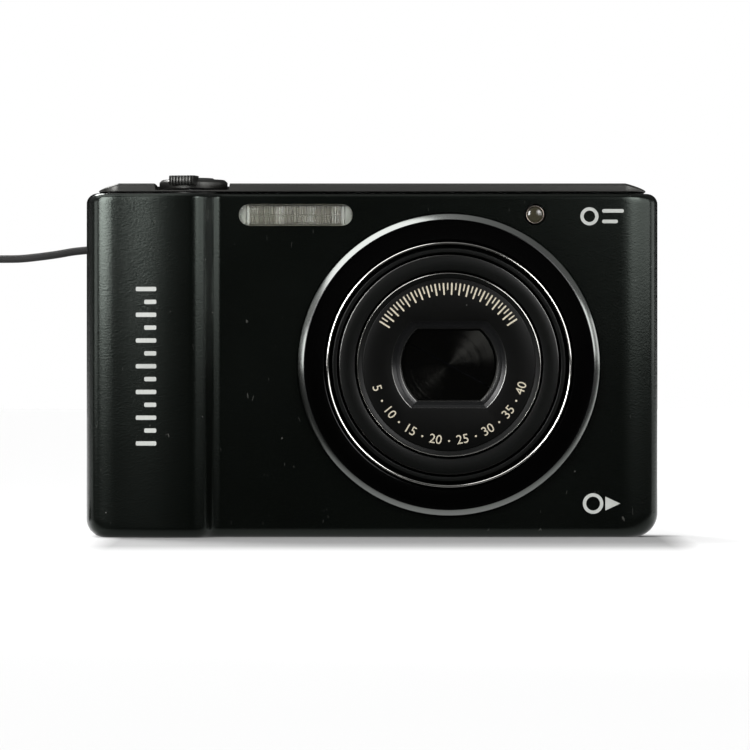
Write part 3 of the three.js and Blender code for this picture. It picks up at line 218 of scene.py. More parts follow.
def makeLamps():
    for name, lamp in lamps.items():
        at = [c * mm for c in lamp["at"]]
        data = addLight(name + "Lamp", "AREA", lamp["watts"], at, (*lamp["facing"], 0))
        data.shape = "RECTANGLE"
        data.size, data.size_y = [s * mm for s in lamp["size"]]
    for name, sun in suns.items():
        data = addLight(name, "SUN", sun["strength"], sun["towards"], [-c for c in sun["towards"]])
        data.angle = math.radians(sun["spread"])


makeCamera()
makeWorld()
makeFloor()
makeLamps()
print("camera, floor and lights placed")

# Mesh making. A surface is a pair of points in millimetres and faces that index them.


# Faces of a grid: each joins a point with its neighbours along the rows and the columns
def gridFaces(rows, columns, closeRows=False, closeColumns=True):
    r = np.arange(rows if closeRows else rows - 1)[:, None]
    c = np.arange(columns if closeColumns else columns - 1)[None, :]
    r2, c2 = (r + 1) % rows, (c + 1) % columns
    corners = [r * columns + c, r * columns + c2, r2 * columns + c2, r2 * columns + c]
    return np.stack(np.broadcast_arrays(*corners), -1).reshape(-1, 4).tolist()


# Puts a drawing (u, v) and a place along the axis into X, Y and Z
def onAxis(axis, u, v, along):
    order = {"X": (along, u, v), "Y": (u, along, v), "Z": (u, v, along)}[axis]
    return np.stack(np.broadcast_arrays(*order), -1)


# Loops of equal length, one after another, closed at both ends by a flat face
def loftSurface(loops):
    loops = np.asarray(loops, float)
    rows, columns = loops.shape[:2]
    first = list(range(columns))[::-1]
    last = list(range((rows - 1) * columns, rows * columns))
    return loops.reshape(-1, 3), gridFaces(rows, columns) + [first, last]


# Loops of equal length whose last one joins the first
def ringSurface(loops):
    loops = np.asarray(loops, float)
    return loops.reshape(-1, 3), gridFaces(*loops.shape[:2], closeRows=True)


# One outline (u, v) at each of some places along an axis
def prism(axis, outline, places):
    uv = np.asarray(outline, float)
    return loftSurface([onAxis(axis, uv[:, 0], uv[:, 1], float(along)) for along in places])


def around(sides):
    return np.linspace(0, 2 * math.pi, sides, endpoint=False)


def rotated(u, v, degrees):
    a = math.radians(degrees)
    return u * math.cos(a) - v * math.sin(a), u * math.sin(a) + v * math.cos(a)


# A profile of (radius, along) turned once round an axis at (u, v): the point at angle a lies at
# radius * cos a and radius * sin a from the axis. A ring's profile is closed. Ease rounds its corners.
def turned(profile, axis, at, sides, ring=False, ease=None):
    if ease:
        profile = eased(profile, *ease, closed=ring)
    profile = np.asarray(profile, float)
    angle = around(sides)
    radius, along = profile[:, :1], profile[:, 1:2]
    points = onAxis(axis, at[0] + radius * np.cos(angle), at[1] + radius * np.sin(angle), along + 0 * angle)
    return points.reshape(-1, 3), gridFaces(len(profile), sides, closeRows=ring)


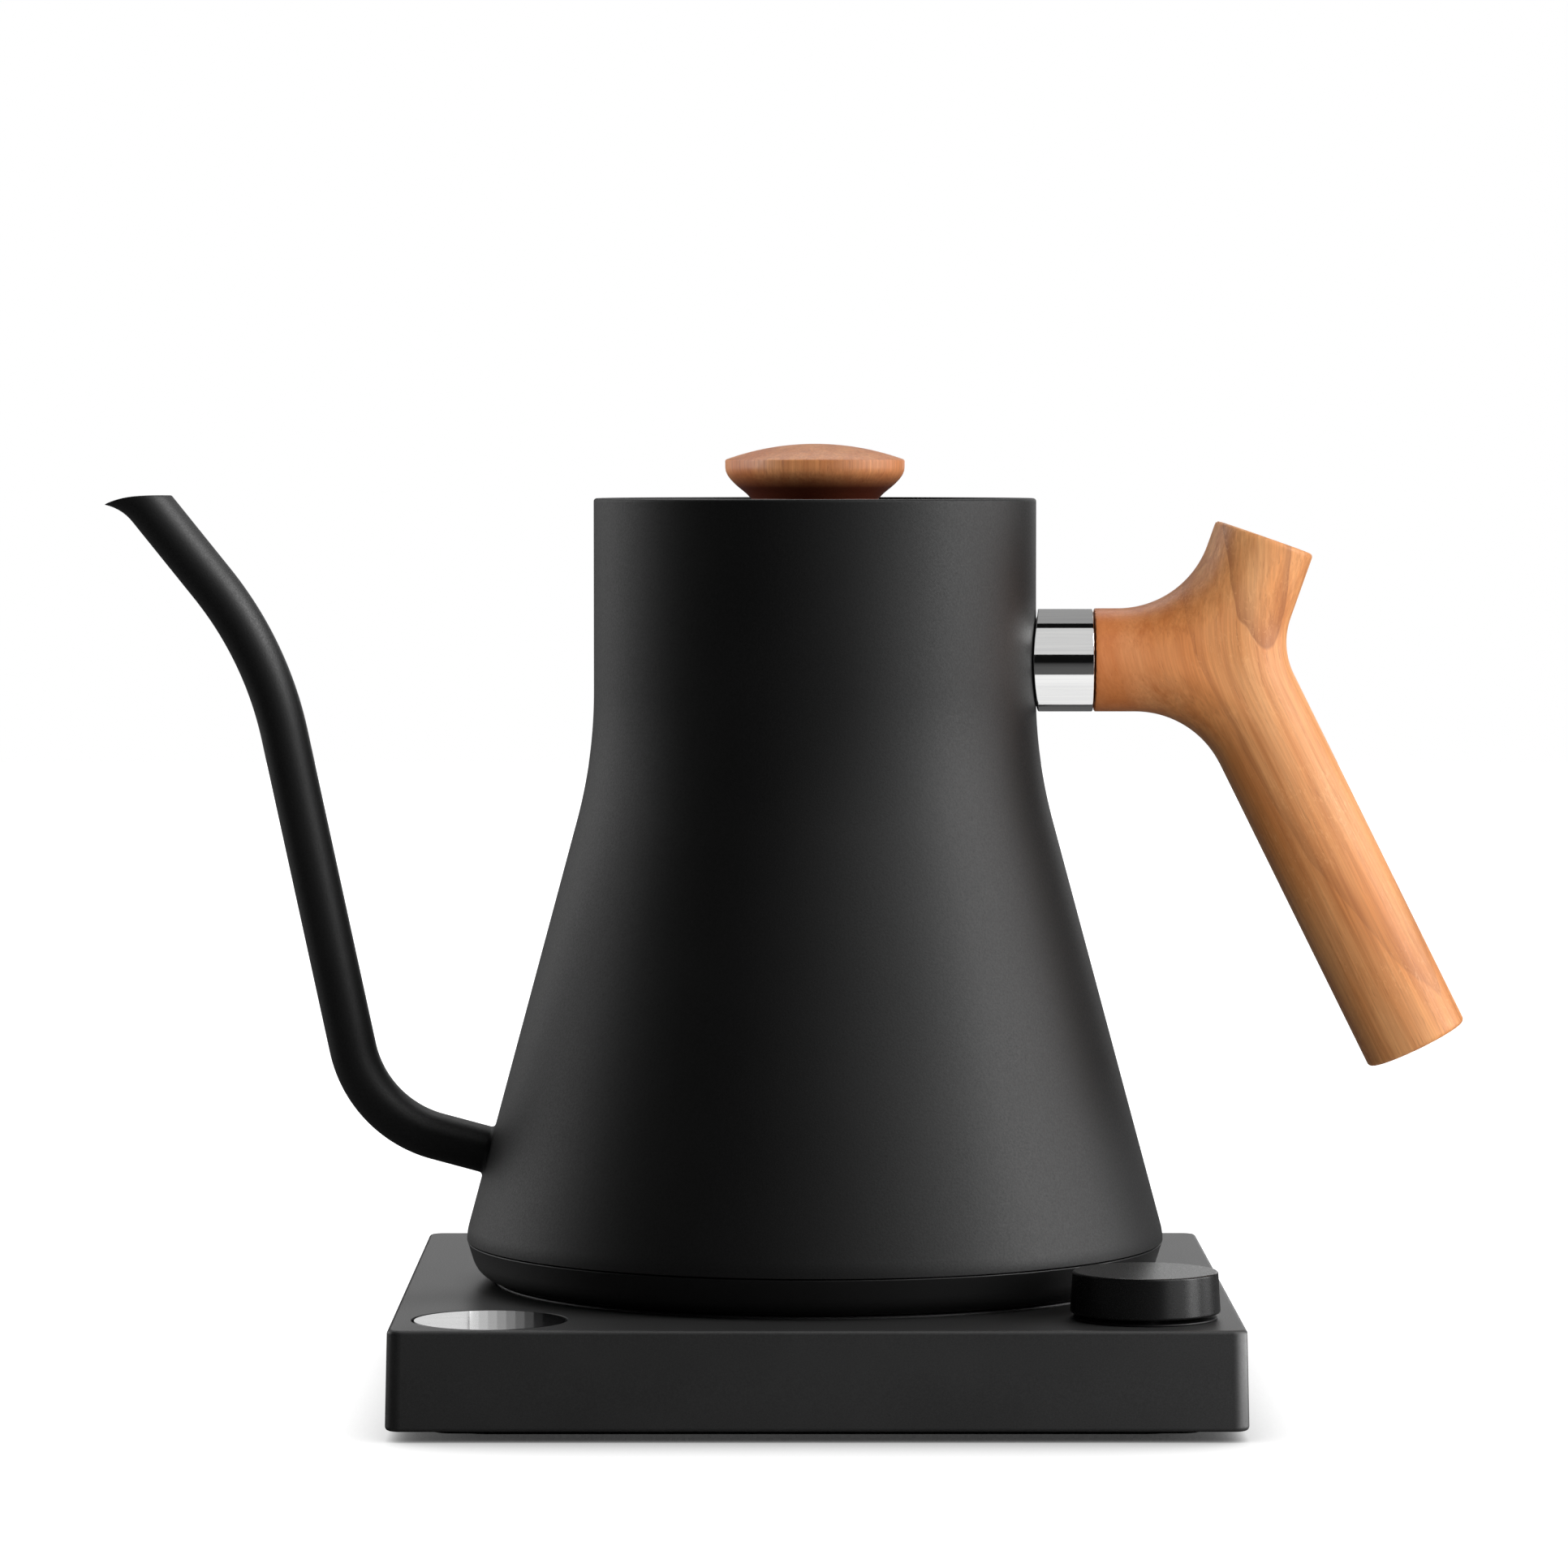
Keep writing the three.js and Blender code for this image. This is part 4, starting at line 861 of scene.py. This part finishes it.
def wood_outline():
    """The handle's side view: an arm from the vessel, a stub up and a grip down, with their fillets."""
    right = Vector((1, 0))
    up = Vector((sin(STUB_LEAN), cos(STUB_LEAN)))
    down = Vector((sin(GRIP_LEAN), -cos(GRIP_LEAN)))
    stub_side = Vector((up.y, -up.x)) * STUB_HALF
    grip_side = Vector((-down.y, down.x)) * GRIP_HALF
    top = Vector((FERRULE_END, HANDLE_Z + FERRULE_RADIUS))
    bottom = Vector((FERRULE_END, HANDLE_Z - FERRULE_RADIUS))
    beyond = 20
    return rounded([
        top - right * beyond,
        (*meet(top, right, STUB_END - stub_side, up), OUTER_FILLET),
        STUB_END - stub_side + up * beyond,
        STUB_END + stub_side + up * beyond,
        (*meet(STUB_END + stub_side, up, GRIP_END + grip_side, down), CROTCH_FILLET),
        GRIP_END + grip_side + down * beyond,
        GRIP_END - grip_side + down * beyond,
        (*meet(GRIP_END - grip_side, down, bottom, right), OUTER_FILLET),
        bottom - right * beyond,
    ], closed=True, steps=32)


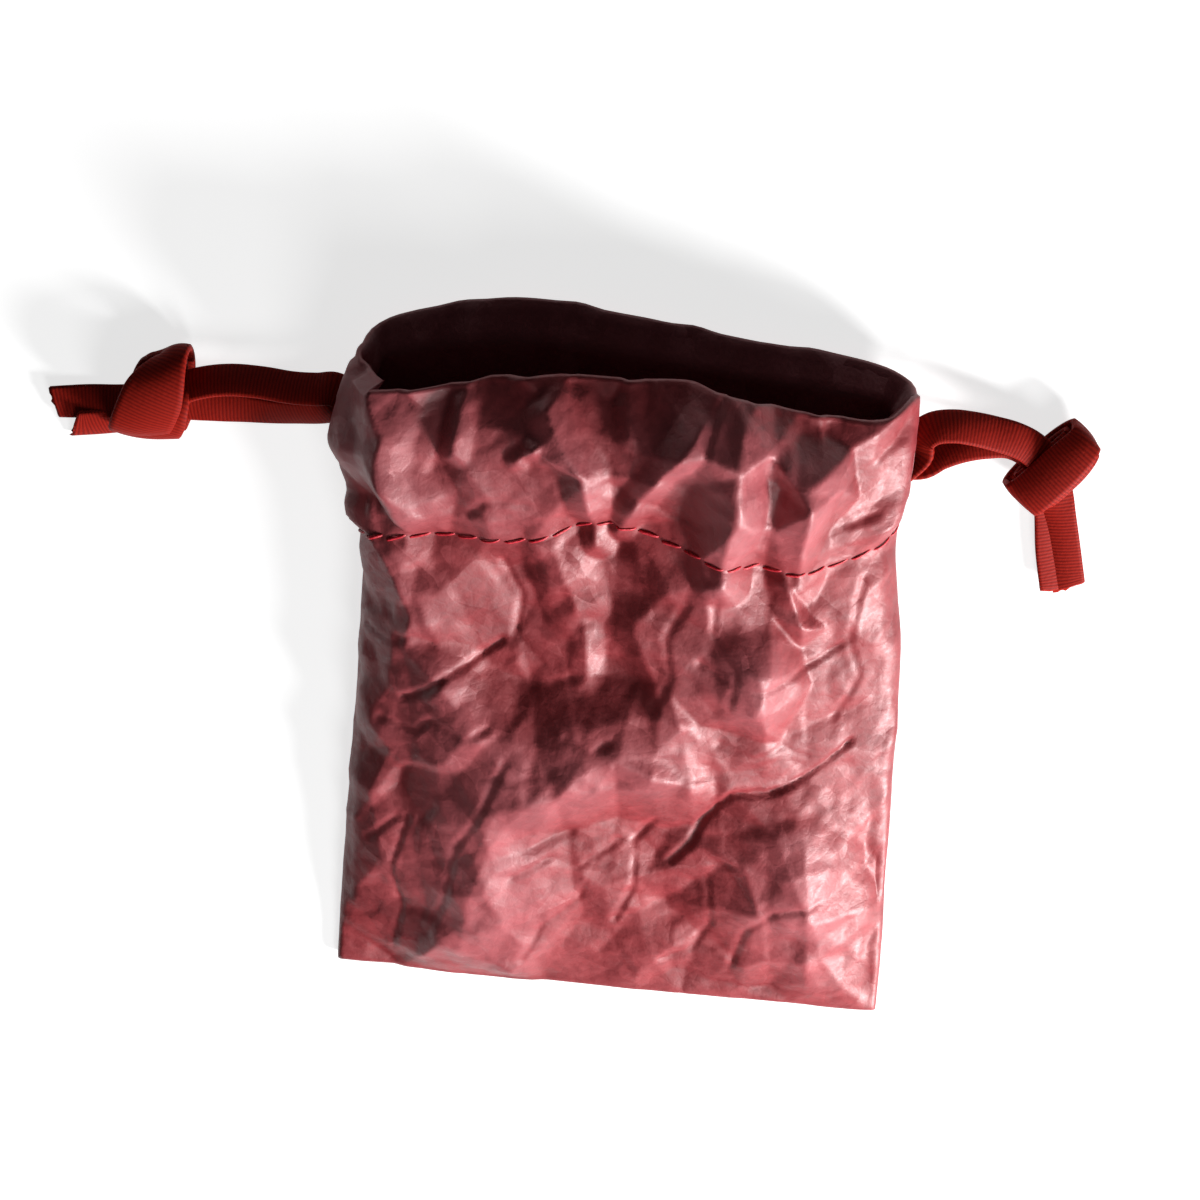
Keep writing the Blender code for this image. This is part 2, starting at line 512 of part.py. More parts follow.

· · ·

# Requirements
Quote every line word for word and keep the images out of the copy.

# Solution to the exercise
Write part 3 of the three.js and Blender code for this picture. It picks up at line 218 of scene.py. More parts follow.
def makeLamps():
    for name, lamp in lamps.items():
        at = [c * mm for c in lamp["at"]]
        data = addLight(name + "Lamp", "AREA", lamp["watts"], at, (*lamp["facing"], 0))
        data.shape = "RECTANGLE"
        data.size, data.size_y = [s * mm for s in lamp["size"]]
    for name, sun in suns.items():
        data = addLight(name, "SUN", sun["strength"], sun["towards"], [-c for c in sun["towards"]])
        data.angle = math.radians(sun["spread"])


makeCamera()
makeWorld()
makeFloor()
makeLamps()
print("camera, floor and lights placed")

# Mesh making. A surface is a pair of points in millimetres and faces that index them.


# Faces of a grid: each joins a point with its neighbours along the rows and the columns
def gridFaces(rows, columns, closeRows=False, closeColumns=True):
    r = np.arange(rows if closeRows else rows - 1)[:, None]
    c = np.arange(columns if closeColumns else columns - 1)[None, :]
    r2, c2 = (r + 1) % rows, (c + 1) % columns
    corners = [r * columns + c, r * columns + c2, r2 * columns + c2, r2 * columns + c]
    return np.stack(np.broadcast_arrays(*corners), -1).reshape(-1, 4).tolist()


# Puts a drawing (u, v) and a place along the axis into X, Y and Z
def onAxis(axis, u, v, along):
    order = {"X": (along, u, v), "Y": (u, along, v), "Z": (u, v, along)}[axis]
    return np.stack(np.broadcast_arrays(*order), -1)


# Loops of equal length, one after another, closed at both ends by a flat face
def loftSurface(loops):
    loops = np.asarray(loops, float)
    rows, columns = loops.shape[:2]
    first = list(range(columns))[::-1]
    last = list(range((rows - 1) * columns, rows * columns))
    return loops.reshape(-1, 3), gridFaces(rows, columns) + [first, last]


# Loops of equal length whose last one joins the first
def ringSurface(loops):
    loops = np.asarray(loops, float)
    return loops.reshape(-1, 3), gridFaces(*loops.shape[:2], closeRows=True)


# One outline (u, v) at each of some places along an axis
def prism(axis, outline, places):
    uv = np.asarray(outline, float)
    return loftSurface([onAxis(axis, uv[:, 0], uv[:, 1], float(along)) for along in places])


def around(sides):
    return np.linspace(0, 2 * math.pi, sides, endpoint=False)


def rotated(u, v, degrees):
    a = math.radians(degrees)
    return u * math.cos(a) - v * math.sin(a), u * math.sin(a) + v * math.cos(a)


# A profile of (radius, along) turned once round an axis at (u, v): the point at angle a lies at
# radius * cos a and radius * sin a from the axis. A ring's profile is closed. Ease rounds its corners.
def turned(profile, axis, at, sides, ring=False, ease=None):
    if ease:
        profile = eased(profile, *ease, closed=ring)
    profile = np.asarray(profile, float)
    angle = around(sides)
    radius, along = profile[:, :1], profile[:, 1:2]
    points = onAxis(axis, at[0] + radius * np.cos(angle), at[1] + radius * np.sin(angle), along + 0 * angle)
    return points.reshape(-1, 3), gridFaces(len(profile), sides, closeRows=ring)


Keep writing the three.js and Blender code for this image. This is part 4, starting at line 861 of scene.py. This part finishes it.
def wood_outline():
    """The handle's side view: an arm from the vessel, a stub up and a grip down, with their fillets."""
    right = Vector((1, 0))
    up = Vector((sin(STUB_LEAN), cos(STUB_LEAN)))
    down = Vector((sin(GRIP_LEAN), -cos(GRIP_LEAN)))
    stub_side = Vector((up.y, -up.x)) * STUB_HALF
    grip_side = Vector((-down.y, down.x)) * GRIP_HALF
    top = Vector((FERRULE_END, HANDLE_Z + FERRULE_RADIUS))
    bottom = Vector((FERRULE_END, HANDLE_Z - FERRULE_RADIUS))
    beyond = 20
    return rounded([
        top - right * beyond,
        (*meet(top, right, STUB_END - stub_side, up), OUTER_FILLET),
        STUB_END - stub_side + up * beyond,
        STUB_END + stub_side + up * beyond,
        (*meet(STUB_END + stub_side, up, GRIP_END + grip_side, down), CROTCH_FILLET),
        GRIP_END + grip_side + down * beyond,
        GRIP_END - grip_side + down * beyond,
        (*meet(GRIP_END - grip_side, down, bottom, right), OUTER_FILLET),
        bottom - right * beyond,
    ], closed=True, steps=32)


Keep writing the Blender code for this image. This is part 2, starting at line 512 of part.py. More parts follow.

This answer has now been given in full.